### Modeling code records:
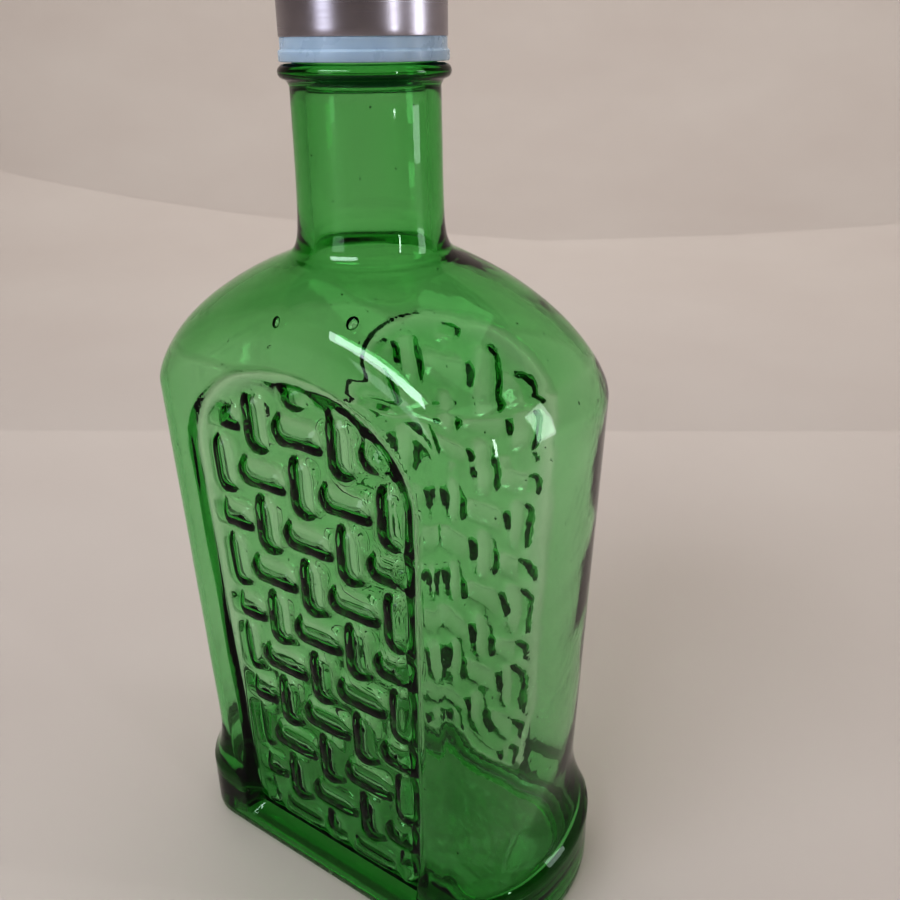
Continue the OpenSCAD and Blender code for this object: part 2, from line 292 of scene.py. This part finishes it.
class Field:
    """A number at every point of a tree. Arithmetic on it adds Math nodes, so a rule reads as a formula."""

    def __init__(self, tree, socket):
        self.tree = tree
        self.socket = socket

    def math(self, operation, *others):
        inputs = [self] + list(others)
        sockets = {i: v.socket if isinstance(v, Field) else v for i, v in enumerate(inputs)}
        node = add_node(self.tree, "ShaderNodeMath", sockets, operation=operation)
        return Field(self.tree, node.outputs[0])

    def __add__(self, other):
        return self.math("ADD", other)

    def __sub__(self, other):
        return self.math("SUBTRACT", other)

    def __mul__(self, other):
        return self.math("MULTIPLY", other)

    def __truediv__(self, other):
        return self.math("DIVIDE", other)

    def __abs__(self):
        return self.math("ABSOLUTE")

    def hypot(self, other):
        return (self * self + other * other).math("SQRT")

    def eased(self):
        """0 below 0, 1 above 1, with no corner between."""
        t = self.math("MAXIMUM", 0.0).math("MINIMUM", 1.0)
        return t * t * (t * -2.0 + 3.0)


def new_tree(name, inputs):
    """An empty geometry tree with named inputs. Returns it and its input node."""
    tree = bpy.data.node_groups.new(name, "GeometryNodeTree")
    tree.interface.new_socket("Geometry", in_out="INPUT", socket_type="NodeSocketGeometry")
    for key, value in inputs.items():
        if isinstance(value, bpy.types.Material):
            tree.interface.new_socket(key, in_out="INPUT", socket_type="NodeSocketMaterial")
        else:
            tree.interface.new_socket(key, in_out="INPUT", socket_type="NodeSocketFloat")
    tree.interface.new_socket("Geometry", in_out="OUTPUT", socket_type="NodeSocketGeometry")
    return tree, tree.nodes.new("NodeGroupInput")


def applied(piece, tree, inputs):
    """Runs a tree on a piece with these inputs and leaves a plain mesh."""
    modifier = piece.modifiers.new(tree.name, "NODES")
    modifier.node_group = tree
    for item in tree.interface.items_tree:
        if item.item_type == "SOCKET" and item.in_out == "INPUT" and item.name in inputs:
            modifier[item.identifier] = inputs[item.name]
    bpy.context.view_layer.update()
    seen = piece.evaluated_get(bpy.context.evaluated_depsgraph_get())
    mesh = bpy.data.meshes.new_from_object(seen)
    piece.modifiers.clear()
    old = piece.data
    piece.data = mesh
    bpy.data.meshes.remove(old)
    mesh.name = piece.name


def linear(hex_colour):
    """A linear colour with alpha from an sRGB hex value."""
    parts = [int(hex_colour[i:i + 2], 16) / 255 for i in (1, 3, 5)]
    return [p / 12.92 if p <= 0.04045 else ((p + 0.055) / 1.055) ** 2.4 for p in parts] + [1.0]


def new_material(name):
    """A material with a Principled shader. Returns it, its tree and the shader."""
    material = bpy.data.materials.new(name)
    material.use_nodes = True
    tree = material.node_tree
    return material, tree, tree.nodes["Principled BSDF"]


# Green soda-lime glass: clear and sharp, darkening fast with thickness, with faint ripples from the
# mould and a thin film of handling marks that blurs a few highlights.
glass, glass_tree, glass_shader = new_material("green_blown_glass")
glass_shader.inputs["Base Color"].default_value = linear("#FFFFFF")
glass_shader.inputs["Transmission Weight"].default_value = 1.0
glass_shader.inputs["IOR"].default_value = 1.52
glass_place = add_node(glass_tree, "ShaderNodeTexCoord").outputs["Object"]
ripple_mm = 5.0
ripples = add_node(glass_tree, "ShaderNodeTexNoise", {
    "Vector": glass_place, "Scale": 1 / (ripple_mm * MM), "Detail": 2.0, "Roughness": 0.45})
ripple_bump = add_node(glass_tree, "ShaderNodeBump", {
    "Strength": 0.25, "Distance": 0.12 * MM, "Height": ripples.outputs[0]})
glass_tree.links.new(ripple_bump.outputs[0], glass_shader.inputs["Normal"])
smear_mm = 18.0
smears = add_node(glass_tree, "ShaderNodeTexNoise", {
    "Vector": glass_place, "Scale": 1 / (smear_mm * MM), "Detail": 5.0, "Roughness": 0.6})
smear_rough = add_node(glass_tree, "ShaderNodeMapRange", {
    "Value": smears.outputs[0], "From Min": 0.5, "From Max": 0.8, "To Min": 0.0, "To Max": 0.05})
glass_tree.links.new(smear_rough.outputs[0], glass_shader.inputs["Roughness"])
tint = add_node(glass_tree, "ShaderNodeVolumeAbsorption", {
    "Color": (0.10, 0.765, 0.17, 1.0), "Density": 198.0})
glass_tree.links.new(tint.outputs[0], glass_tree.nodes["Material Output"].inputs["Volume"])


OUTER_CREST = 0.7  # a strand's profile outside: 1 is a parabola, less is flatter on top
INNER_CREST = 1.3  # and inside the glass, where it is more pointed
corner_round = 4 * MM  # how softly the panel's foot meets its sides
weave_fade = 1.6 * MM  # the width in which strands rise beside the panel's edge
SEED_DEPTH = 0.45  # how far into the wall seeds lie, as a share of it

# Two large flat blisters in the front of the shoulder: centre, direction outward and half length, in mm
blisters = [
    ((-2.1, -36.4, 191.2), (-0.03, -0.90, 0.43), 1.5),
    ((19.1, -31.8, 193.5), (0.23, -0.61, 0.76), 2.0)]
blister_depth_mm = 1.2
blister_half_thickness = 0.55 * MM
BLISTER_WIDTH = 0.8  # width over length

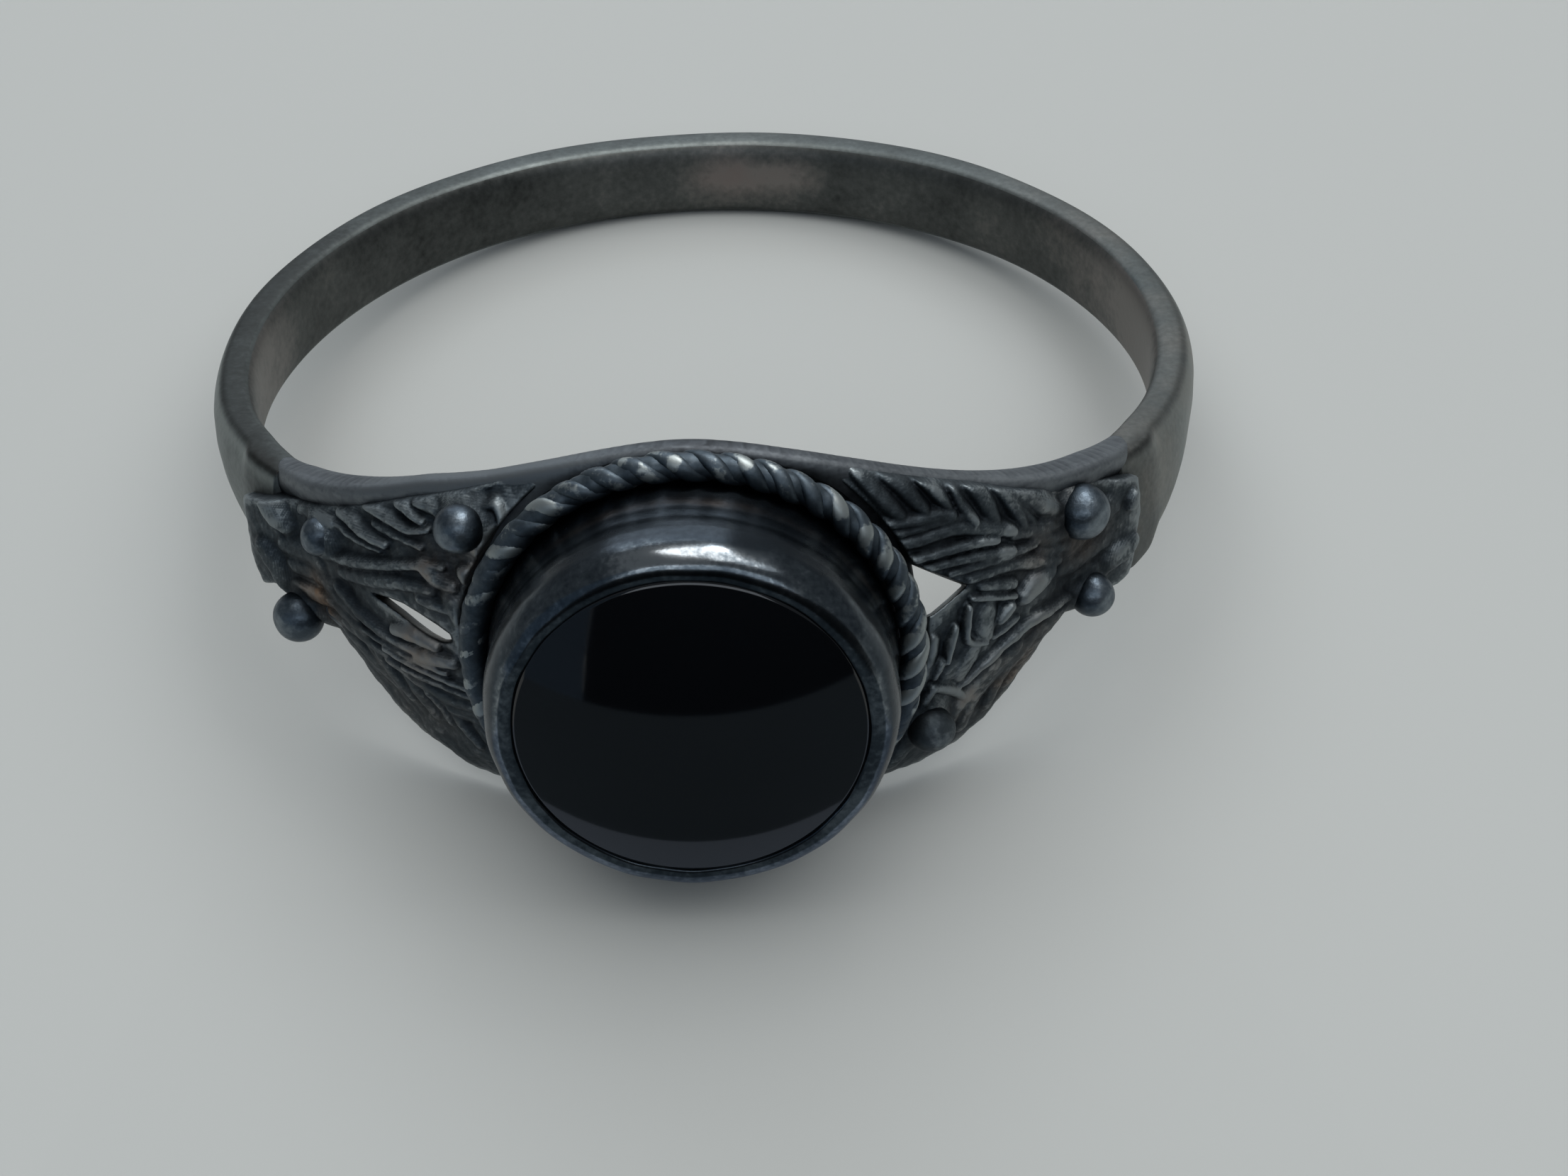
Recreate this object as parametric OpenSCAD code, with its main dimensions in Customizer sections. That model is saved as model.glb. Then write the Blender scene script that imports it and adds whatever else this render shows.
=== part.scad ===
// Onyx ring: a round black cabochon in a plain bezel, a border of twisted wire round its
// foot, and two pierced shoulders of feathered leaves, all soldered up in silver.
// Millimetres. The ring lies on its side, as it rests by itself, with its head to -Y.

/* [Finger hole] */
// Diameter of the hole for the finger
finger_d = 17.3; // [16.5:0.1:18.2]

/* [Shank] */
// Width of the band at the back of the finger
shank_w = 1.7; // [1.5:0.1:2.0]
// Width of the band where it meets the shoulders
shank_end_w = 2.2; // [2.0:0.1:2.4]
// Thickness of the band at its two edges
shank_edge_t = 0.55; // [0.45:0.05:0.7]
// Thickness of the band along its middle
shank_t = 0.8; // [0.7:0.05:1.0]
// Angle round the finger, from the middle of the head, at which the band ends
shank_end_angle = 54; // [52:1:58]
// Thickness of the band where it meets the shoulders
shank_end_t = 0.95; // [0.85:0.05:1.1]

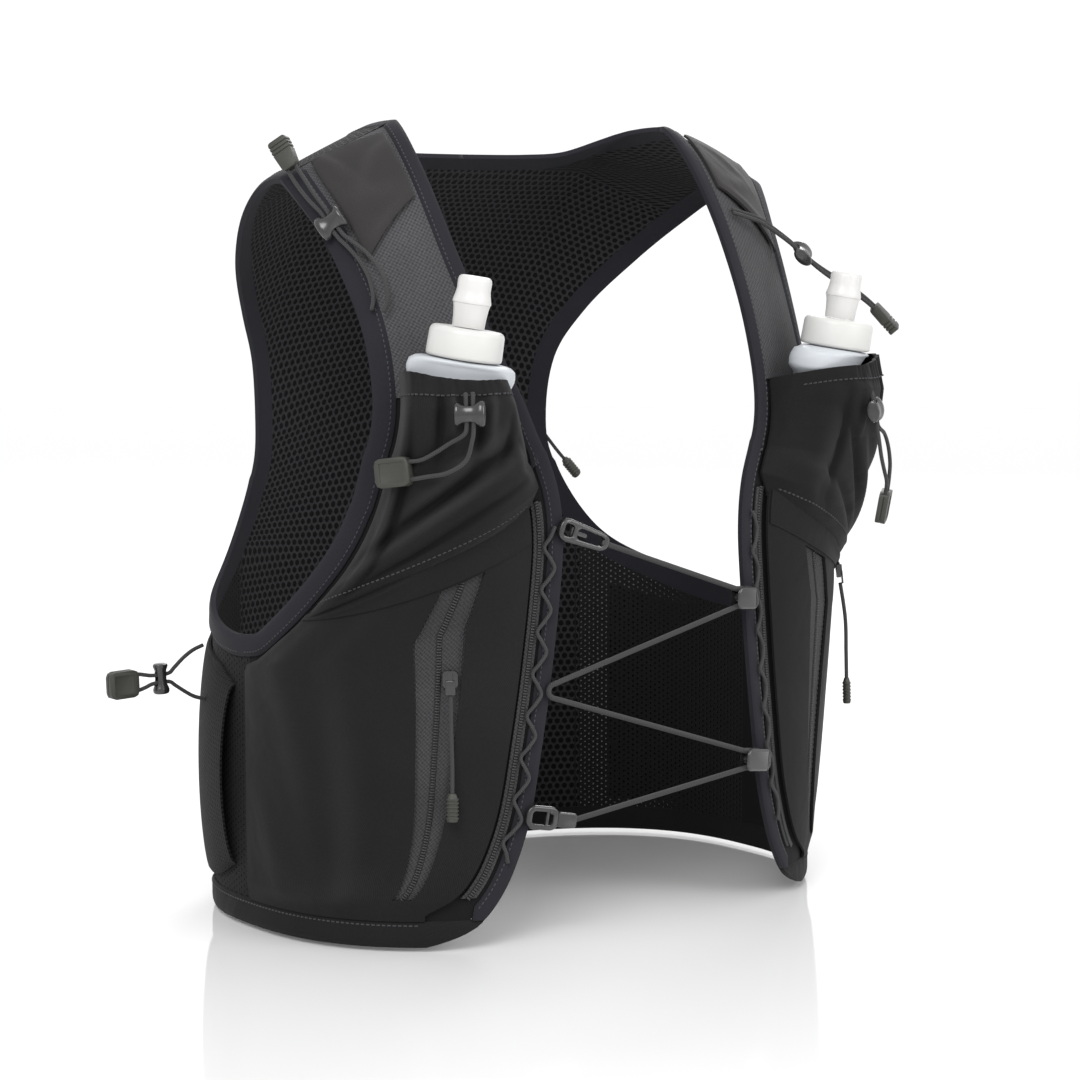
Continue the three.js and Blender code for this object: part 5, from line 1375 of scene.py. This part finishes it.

### Directions for this task:
Repeat the material above word for word, please, apart from its images.

### Solution to the problem:
Continue the OpenSCAD and Blender code for this object: part 2, from line 292 of scene.py. This part finishes it.
class Field:
    """A number at every point of a tree. Arithmetic on it adds Math nodes, so a rule reads as a formula."""

    def __init__(self, tree, socket):
        self.tree = tree
        self.socket = socket

    def math(self, operation, *others):
        inputs = [self] + list(others)
        sockets = {i: v.socket if isinstance(v, Field) else v for i, v in enumerate(inputs)}
        node = add_node(self.tree, "ShaderNodeMath", sockets, operation=operation)
        return Field(self.tree, node.outputs[0])

    def __add__(self, other):
        return self.math("ADD", other)

    def __sub__(self, other):
        return self.math("SUBTRACT", other)

    def __mul__(self, other):
        return self.math("MULTIPLY", other)

    def __truediv__(self, other):
        return self.math("DIVIDE", other)

    def __abs__(self):
        return self.math("ABSOLUTE")

    def hypot(self, other):
        return (self * self + other * other).math("SQRT")

    def eased(self):
        """0 below 0, 1 above 1, with no corner between."""
        t = self.math("MAXIMUM", 0.0).math("MINIMUM", 1.0)
        return t * t * (t * -2.0 + 3.0)


def new_tree(name, inputs):
    """An empty geometry tree with named inputs. Returns it and its input node."""
    tree = bpy.data.node_groups.new(name, "GeometryNodeTree")
    tree.interface.new_socket("Geometry", in_out="INPUT", socket_type="NodeSocketGeometry")
    for key, value in inputs.items():
        if isinstance(value, bpy.types.Material):
            tree.interface.new_socket(key, in_out="INPUT", socket_type="NodeSocketMaterial")
        else:
            tree.interface.new_socket(key, in_out="INPUT", socket_type="NodeSocketFloat")
    tree.interface.new_socket("Geometry", in_out="OUTPUT", socket_type="NodeSocketGeometry")
    return tree, tree.nodes.new("NodeGroupInput")


def applied(piece, tree, inputs):
    """Runs a tree on a piece with these inputs and leaves a plain mesh."""
    modifier = piece.modifiers.new(tree.name, "NODES")
    modifier.node_group = tree
    for item in tree.interface.items_tree:
        if item.item_type == "SOCKET" and item.in_out == "INPUT" and item.name in inputs:
            modifier[item.identifier] = inputs[item.name]
    bpy.context.view_layer.update()
    seen = piece.evaluated_get(bpy.context.evaluated_depsgraph_get())
    mesh = bpy.data.meshes.new_from_object(seen)
    piece.modifiers.clear()
    old = piece.data
    piece.data = mesh
    bpy.data.meshes.remove(old)
    mesh.name = piece.name


def linear(hex_colour):
    """A linear colour with alpha from an sRGB hex value."""
    parts = [int(hex_colour[i:i + 2], 16) / 255 for i in (1, 3, 5)]
    return [p / 12.92 if p <= 0.04045 else ((p + 0.055) / 1.055) ** 2.4 for p in parts] + [1.0]


def new_material(name):
    """A material with a Principled shader. Returns it, its tree and the shader."""
    material = bpy.data.materials.new(name)
    material.use_nodes = True
    tree = material.node_tree
    return material, tree, tree.nodes["Principled BSDF"]


# Green soda-lime glass: clear and sharp, darkening fast with thickness, with faint ripples from the
# mould and a thin film of handling marks that blurs a few highlights.
glass, glass_tree, glass_shader = new_material("green_blown_glass")
glass_shader.inputs["Base Color"].default_value = linear("#FFFFFF")
glass_shader.inputs["Transmission Weight"].default_value = 1.0
glass_shader.inputs["IOR"].default_value = 1.52
glass_place = add_node(glass_tree, "ShaderNodeTexCoord").outputs["Object"]
ripple_mm = 5.0
ripples = add_node(glass_tree, "ShaderNodeTexNoise", {
    "Vector": glass_place, "Scale": 1 / (ripple_mm * MM), "Detail": 2.0, "Roughness": 0.45})
ripple_bump = add_node(glass_tree, "ShaderNodeBump", {
    "Strength": 0.25, "Distance": 0.12 * MM, "Height": ripples.outputs[0]})
glass_tree.links.new(ripple_bump.outputs[0], glass_shader.inputs["Normal"])
smear_mm = 18.0
smears = add_node(glass_tree, "ShaderNodeTexNoise", {
    "Vector": glass_place, "Scale": 1 / (smear_mm * MM), "Detail": 5.0, "Roughness": 0.6})
smear_rough = add_node(glass_tree, "ShaderNodeMapRange", {
    "Value": smears.outputs[0], "From Min": 0.5, "From Max": 0.8, "To Min": 0.0, "To Max": 0.05})
glass_tree.links.new(smear_rough.outputs[0], glass_shader.inputs["Roughness"])
tint = add_node(glass_tree, "ShaderNodeVolumeAbsorption", {
    "Color": (0.10, 0.765, 0.17, 1.0), "Density": 198.0})
glass_tree.links.new(tint.outputs[0], glass_tree.nodes["Material Output"].inputs["Volume"])


OUTER_CREST = 0.7  # a strand's profile outside: 1 is a parabola, less is flatter on top
INNER_CREST = 1.3  # and inside the glass, where it is more pointed
corner_round = 4 * MM  # how softly the panel's foot meets its sides
weave_fade = 1.6 * MM  # the width in which strands rise beside the panel's edge
SEED_DEPTH = 0.45  # how far into the wall seeds lie, as a share of it

# Two large flat blisters in the front of the shoulder: centre, direction outward and half length, in mm
blisters = [
    ((-2.1, -36.4, 191.2), (-0.03, -0.90, 0.43), 1.5),
    ((19.1, -31.8, 193.5), (0.23, -0.61, 0.76), 2.0)]
blister_depth_mm = 1.2
blister_half_thickness = 0.55 * MM
BLISTER_WIDTH = 0.8  # width over length

Recreate this object as parametric OpenSCAD code, with its main dimensions in Customizer sections. That model is saved as model.glb. Then write the Blender scene script that imports it and adds whatever else this render shows.
=== part.scad ===
// Onyx ring: a round black cabochon in a plain bezel, a border of twisted wire round its
// foot, and two pierced shoulders of feathered leaves, all soldered up in silver.
// Millimetres. The ring lies on its side, as it rests by itself, with its head to -Y.

/* [Finger hole] */
// Diameter of the hole for the finger
finger_d = 17.3; // [16.5:0.1:18.2]

/* [Shank] */
// Width of the band at the back of the finger
shank_w = 1.7; // [1.5:0.1:2.0]
// Width of the band where it meets the shoulders
shank_end_w = 2.2; // [2.0:0.1:2.4]
// Thickness of the band at its two edges
shank_edge_t = 0.55; // [0.45:0.05:0.7]
// Thickness of the band along its middle
shank_t = 0.8; // [0.7:0.05:1.0]
// Angle round the finger, from the middle of the head, at which the band ends
shank_end_angle = 54; // [52:1:58]
// Thickness of the band where it meets the shoulders
shank_end_t = 0.95; // [0.85:0.05:1.1]

Continue the three.js and Blender code for this object: part 5, from line 1375 of scene.py. This part finishes it.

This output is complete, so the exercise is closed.